### [What the task requires]
Exactly repeat the full listing that follows.

### [Collected material]
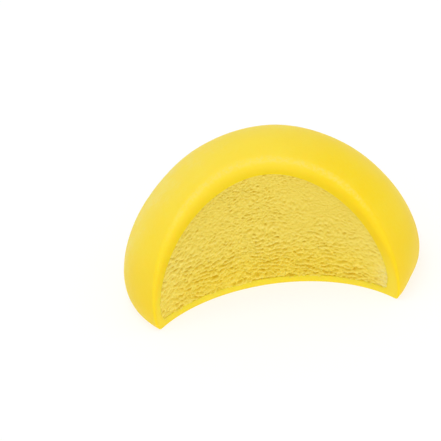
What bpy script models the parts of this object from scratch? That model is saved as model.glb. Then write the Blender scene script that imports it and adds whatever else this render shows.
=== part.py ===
# Half of a round mochi: a thin rice dough skin round an ice cream filling, bitten through the middle.
# Metres, Z up. The flat underside rests on z = 0, the hollow bite faces -Y and the round back +Y.

import math

import bmesh
import bpy

# Whole sweet, a body of revolution about the z axis
EQUATOR_RADIUS = 0.0230
EQUATOR_HEIGHT = 0.0030
DOME_RISE = 0.0208
DOME_FULLNESS = 1.77
BASE_RADIUS = 0.0219

# Soft swells and dents of the dome: section angle, swing from the back and spread in degrees, and rise
DOME_SWELLS = (
    (168.0, 70.0, 26.0, -0.00045),
    (110.0, 48.0, 24.0, -0.00030),
    (5.0, 66.0, 28.0, -0.00030),
    (30.0, 98.0, 26.0, 0.00070),
)
SWELL_FADE_HEIGHT = 0.005

# The foot is tucked in behind the right tip of the bite: angle from the right towards the back and spread in
# degrees, depth at the underside, and the height where it is gone
TUCK_AZIMUTH = -20.0
TUCK_SPREAD = 12.5
TUCK_DEPTH = 0.00058
TUCK_FADE_HEIGHT = 0.007

# Bite: an upright hollow, deepest in the middle, leaning over and flattening towards the top
BITE_DEPTH = 0.0032
BITE_LEAN = 0.14
BITE_RADIUS = 0.0216
BITE_RADIUS_GROWTH = 0.155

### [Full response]
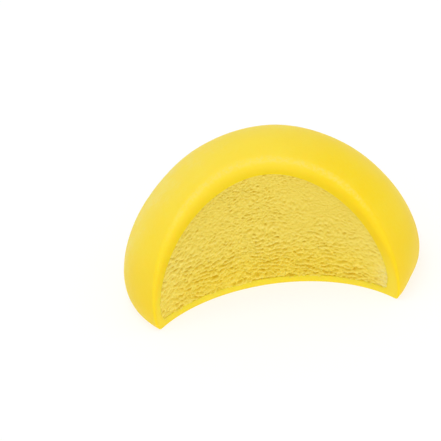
What bpy script models the parts of this object from scratch? That model is saved as model.glb. Then write the Blender scene script that imports it and adds whatever else this render shows.
=== part.py ===
# Half of a round mochi: a thin rice dough skin round an ice cream filling, bitten through the middle.
# Metres, Z up. The flat underside rests on z = 0, the hollow bite faces -Y and the round back +Y.

import math

import bmesh
import bpy

# Whole sweet, a body of revolution about the z axis
EQUATOR_RADIUS = 0.0230
EQUATOR_HEIGHT = 0.0030
DOME_RISE = 0.0208
DOME_FULLNESS = 1.77
BASE_RADIUS = 0.0219

# Soft swells and dents of the dome: section angle, swing from the back and spread in degrees, and rise
DOME_SWELLS = (
    (168.0, 70.0, 26.0, -0.00045),
    (110.0, 48.0, 24.0, -0.00030),
    (5.0, 66.0, 28.0, -0.00030),
    (30.0, 98.0, 26.0, 0.00070),
)
SWELL_FADE_HEIGHT = 0.005

# The foot is tucked in behind the right tip of the bite: angle from the right towards the back and spread in
# degrees, depth at the underside, and the height where it is gone
TUCK_AZIMUTH = -20.0
TUCK_SPREAD = 12.5
TUCK_DEPTH = 0.00058
TUCK_FADE_HEIGHT = 0.007

# Bite: an upright hollow, deepest in the middle, leaning over and flattening towards the top
BITE_DEPTH = 0.0032
BITE_LEAN = 0.14
BITE_RADIUS = 0.0216
BITE_RADIUS_GROWTH = 0.155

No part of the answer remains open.